Lockheed Martin [LMT] said on Monday it has delivered its production unit 100-kW-range High Energy Laser and Integrated Optical-dazzler with Surveillance (HELIOS) to the Navy for installment on a destroyer later this year and said it has additional capability beyond the initial requirements.

HELIOS sends out a single laser beam to relatively small targets like unmanned Aircraft Systems (UAS) and small fast attack boats, provides a counter-UAS intelligence, surveillance and reconnaissance dazzler capability, and feeds additional ISR data into a ship’s combat system. The dazzler uses a low power setting to reduce or confuse hostile target ISR capabilities. The system is fully integrated with the Aegis Combat System.

Artist rendering of Lockheed Martin’s HELIOS laser weapons system used on an

Arleigh Burke-class destroyer. (Image: Lockheed Martin)

“It gives you the ability to dial in and out the capability that’s right for the mission. And I think the most important thing about this is it’s an endless magazine. As we get ready to install this system on its first DDG very shortly, what we see is…as long as the ship’s got power, the system can fire. You don’t run out of bullets, you don’t run out of lasers, you just keep going,” Joe Ottaviano, Lockheed Martin director of Advanced Product Solutions business division, said in a press call Monday.

Ottaviano said HELIOS was tested at full power at the company’s test facility in Morristown, N.J., before delivering to the Navy at Surface Combat Systems Center Wallops Island, Va. He characterized this as a fast-track program, first awarded in summer 2018, exercises were completed with fleet representatives in November to December 2020, and was then ready for delivery last month.

At Wallops Island, HELIOS is due to undergo additional Navy testing with the Aegis Combat System and full power tests. Thereafter, it will be installed on a Flight IIA DDG-51 Arleigh Burke-class destroyer later this year during an maintenance availability.

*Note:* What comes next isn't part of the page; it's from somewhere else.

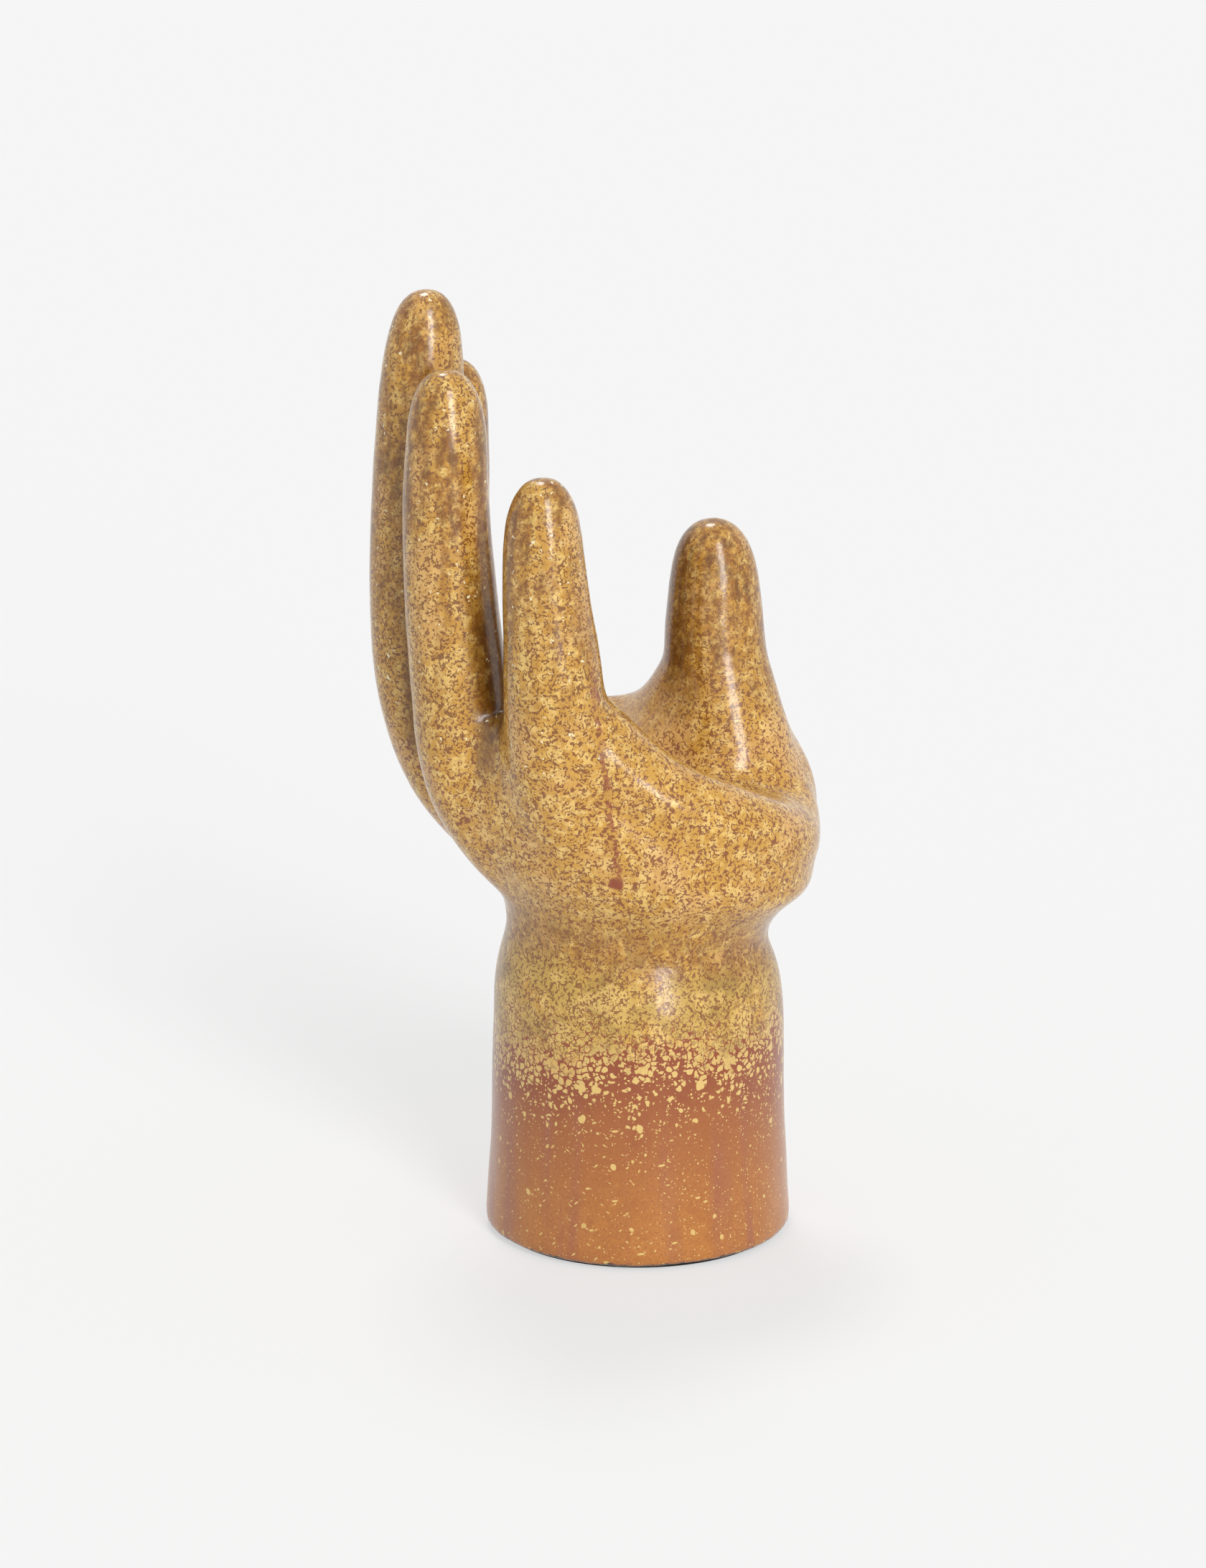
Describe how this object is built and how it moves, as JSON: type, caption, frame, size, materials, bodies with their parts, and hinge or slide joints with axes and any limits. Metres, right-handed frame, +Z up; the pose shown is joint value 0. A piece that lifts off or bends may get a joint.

Ottaviano underscored HELIOS can provide additional capability beyond the original requirement.

“The system we delivered – it can be upgraded to a higher power just in the footprint it’s in and the Navy is looking…at other platform capabilities where you would want to increase the power and that power is available today. You don’t need to wait for two to three to four years. You can do it now.”

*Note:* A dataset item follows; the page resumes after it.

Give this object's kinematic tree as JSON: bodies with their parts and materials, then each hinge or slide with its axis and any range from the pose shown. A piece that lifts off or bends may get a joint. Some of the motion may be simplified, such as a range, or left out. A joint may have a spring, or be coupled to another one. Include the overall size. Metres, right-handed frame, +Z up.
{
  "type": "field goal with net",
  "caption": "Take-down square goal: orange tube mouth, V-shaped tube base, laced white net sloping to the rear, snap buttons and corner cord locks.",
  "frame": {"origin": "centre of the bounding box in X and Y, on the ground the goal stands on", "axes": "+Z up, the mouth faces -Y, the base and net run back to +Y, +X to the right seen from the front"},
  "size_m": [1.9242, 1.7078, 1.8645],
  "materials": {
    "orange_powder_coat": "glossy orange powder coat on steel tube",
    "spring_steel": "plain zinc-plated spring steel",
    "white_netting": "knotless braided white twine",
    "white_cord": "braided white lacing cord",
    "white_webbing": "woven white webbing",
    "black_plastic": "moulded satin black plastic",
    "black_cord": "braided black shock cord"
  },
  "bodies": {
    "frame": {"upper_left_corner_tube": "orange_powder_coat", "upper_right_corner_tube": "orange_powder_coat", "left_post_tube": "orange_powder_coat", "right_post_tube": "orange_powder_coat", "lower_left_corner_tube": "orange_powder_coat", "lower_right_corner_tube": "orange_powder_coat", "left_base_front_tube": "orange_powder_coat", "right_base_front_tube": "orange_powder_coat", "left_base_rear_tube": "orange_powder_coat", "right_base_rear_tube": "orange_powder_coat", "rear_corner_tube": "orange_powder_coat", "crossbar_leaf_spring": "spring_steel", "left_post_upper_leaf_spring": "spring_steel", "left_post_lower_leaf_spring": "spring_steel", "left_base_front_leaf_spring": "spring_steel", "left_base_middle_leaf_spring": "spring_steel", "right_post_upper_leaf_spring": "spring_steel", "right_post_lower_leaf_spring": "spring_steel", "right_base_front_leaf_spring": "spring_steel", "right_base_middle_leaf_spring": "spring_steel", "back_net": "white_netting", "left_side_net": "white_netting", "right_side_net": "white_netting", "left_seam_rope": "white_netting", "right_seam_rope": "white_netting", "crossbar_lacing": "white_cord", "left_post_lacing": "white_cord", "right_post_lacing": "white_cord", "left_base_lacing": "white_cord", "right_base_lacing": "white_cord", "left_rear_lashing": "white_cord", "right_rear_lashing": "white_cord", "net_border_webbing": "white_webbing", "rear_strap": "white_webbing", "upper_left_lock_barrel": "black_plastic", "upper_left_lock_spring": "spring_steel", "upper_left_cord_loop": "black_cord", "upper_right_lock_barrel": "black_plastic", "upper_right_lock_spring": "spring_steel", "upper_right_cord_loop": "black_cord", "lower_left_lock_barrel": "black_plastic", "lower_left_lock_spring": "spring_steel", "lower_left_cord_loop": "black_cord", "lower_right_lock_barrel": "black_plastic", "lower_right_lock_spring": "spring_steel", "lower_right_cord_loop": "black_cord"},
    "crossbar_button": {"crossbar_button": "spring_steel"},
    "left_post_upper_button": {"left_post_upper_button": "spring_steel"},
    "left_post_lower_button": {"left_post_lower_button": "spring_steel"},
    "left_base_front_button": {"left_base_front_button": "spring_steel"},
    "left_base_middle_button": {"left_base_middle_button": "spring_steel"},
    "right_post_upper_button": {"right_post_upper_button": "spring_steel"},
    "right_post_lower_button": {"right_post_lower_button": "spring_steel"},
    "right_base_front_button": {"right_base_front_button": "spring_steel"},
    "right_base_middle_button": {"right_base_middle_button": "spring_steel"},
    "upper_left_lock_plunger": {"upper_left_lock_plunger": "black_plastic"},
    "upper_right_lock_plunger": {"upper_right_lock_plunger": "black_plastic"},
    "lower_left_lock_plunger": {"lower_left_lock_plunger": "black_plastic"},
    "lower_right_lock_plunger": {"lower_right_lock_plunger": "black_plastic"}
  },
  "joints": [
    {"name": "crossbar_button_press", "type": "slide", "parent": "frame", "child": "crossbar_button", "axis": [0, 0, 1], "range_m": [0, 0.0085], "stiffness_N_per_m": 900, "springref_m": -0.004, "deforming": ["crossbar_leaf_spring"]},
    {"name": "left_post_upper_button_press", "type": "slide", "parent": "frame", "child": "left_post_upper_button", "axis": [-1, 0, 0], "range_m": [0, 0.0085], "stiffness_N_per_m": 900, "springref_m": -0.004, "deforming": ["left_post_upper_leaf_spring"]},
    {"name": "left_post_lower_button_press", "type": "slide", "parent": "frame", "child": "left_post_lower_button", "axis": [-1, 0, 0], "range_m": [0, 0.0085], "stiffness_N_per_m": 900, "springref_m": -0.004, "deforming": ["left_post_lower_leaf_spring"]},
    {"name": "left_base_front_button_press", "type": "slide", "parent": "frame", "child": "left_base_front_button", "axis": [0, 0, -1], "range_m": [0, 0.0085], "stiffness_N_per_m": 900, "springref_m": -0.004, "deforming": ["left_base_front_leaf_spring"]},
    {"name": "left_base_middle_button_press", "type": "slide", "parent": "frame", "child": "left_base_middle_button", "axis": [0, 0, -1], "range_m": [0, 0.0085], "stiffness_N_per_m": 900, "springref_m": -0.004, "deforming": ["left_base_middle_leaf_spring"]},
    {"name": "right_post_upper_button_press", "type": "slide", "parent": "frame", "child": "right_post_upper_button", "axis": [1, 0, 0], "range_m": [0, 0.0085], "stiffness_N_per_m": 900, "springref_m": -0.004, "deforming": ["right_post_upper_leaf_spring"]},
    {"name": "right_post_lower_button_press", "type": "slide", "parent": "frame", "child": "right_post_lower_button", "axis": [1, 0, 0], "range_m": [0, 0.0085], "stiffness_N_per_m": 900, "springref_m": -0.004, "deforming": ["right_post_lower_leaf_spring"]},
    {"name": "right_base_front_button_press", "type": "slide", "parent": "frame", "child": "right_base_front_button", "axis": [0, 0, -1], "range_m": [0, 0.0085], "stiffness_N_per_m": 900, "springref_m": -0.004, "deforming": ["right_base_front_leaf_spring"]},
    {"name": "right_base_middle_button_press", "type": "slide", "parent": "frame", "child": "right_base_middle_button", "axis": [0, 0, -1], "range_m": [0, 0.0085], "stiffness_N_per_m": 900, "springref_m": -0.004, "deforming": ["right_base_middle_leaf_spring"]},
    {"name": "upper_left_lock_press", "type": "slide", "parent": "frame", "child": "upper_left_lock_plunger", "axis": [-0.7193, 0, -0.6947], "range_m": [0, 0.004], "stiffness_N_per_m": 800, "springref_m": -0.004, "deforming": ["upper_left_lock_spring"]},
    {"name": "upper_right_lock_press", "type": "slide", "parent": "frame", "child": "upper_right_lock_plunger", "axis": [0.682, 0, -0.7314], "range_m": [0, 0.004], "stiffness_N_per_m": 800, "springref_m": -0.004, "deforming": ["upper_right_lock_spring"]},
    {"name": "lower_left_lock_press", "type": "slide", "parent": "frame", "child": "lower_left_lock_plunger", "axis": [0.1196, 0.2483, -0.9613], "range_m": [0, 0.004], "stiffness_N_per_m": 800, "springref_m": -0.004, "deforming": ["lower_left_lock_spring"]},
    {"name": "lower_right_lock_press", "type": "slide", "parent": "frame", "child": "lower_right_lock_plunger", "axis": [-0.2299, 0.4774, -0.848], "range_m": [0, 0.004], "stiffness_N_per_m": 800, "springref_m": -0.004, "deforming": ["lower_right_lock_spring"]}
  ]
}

HELIOS was originally designed to be a 60 kW laser system, which the Pentagon is categorizing as counting as a 100 kW-class laser.

“What we delivered was above that. Obviously, you want to give some margin as you take on some of the higher-end things that the system was designed to defeat. So that’s what we delivered.”

While he would not go into specific power levels it is capable of reaching, he said the current 100 kw-class laser modules can be popped out and replaced with modules delivering a higher capability in the same footprint.

Lockheed Martin Naval Combat and Missile Defense business division director Jason Wrigley highlighted the cooperation within the industry-government team on this program.

“We received laser weapon system control software from the Naval Surface Warfare Center Dahlgren Division as well as Lockheed Martin team-developed additional Aegis software as well to accomplish the integration,” Wrigley said during the press call.

He said the company sees “a lot of applicability for this to other classes of ships,” particularly aircraft carriers given the company’s role as the combat system engineering agent (CSEA) for the carrier’s ship self-defense system.

“We can leverage our insights from integrating HELIOS in Aegis to integrating HELIOS on the carrier, should the Navy make the decision to do that,” Wrigley continued.

In 2019 the Navy awarded Lockheed Martin a $56 million contract to become the new CSEA for the Ship Self Defense System (SSDS), which covers non-Aegis ships (Defense Daily, Aug. 15, 2019).

The SSDS integrates sensors and weapons to defend non-Aegis equipped vessels like carriers and amphibious ships. The company was already the CSEA for the Aegis Combat System.

Ottaviano agreed since they have already demonstrated HELIOS at an undisclosed higher power capability, “there’s a lot of interest…on other platforms now given that we’ve shown with the existing footprint – I can just replace the fiber laser modules and the system continues to grow.”

He said Lockheed Martin said the modules are “sized to go to significantly higher power than the original requirements and that was done on purpose, to provide an enterprise solution to the capability.”

While the Pentagon is trying to develop laser weapons at the 300 and 500 kW class to defeat larger targets, Ottaviano said that requires more power than what is capable in the HELIOS system.

However, “we’re finding the 100 kW-class, the 150kW-class has significant capability against some of the most stressing threats that the Navy faces,” he added, without directly referencing what threats he means.

Ottaviano noted beyond defending against UAS, fast attack boats and some missiles, when integrated with Aegis, HELIOS can provide not only self-defense, but area defense.

“We’re finding even at the 60 kW level, HELIOS brings area defense capability that wasn’t originally planned and because of the capability that this particular laser weapon brings there’s a lot of capability it does have.”

While not expanding on what higher power versions can defeat additionally, Ottaviano said increasing the power on a system like HELIOS largely increases the distance at which it can engage and decrease the time the laser needs to defeat a target.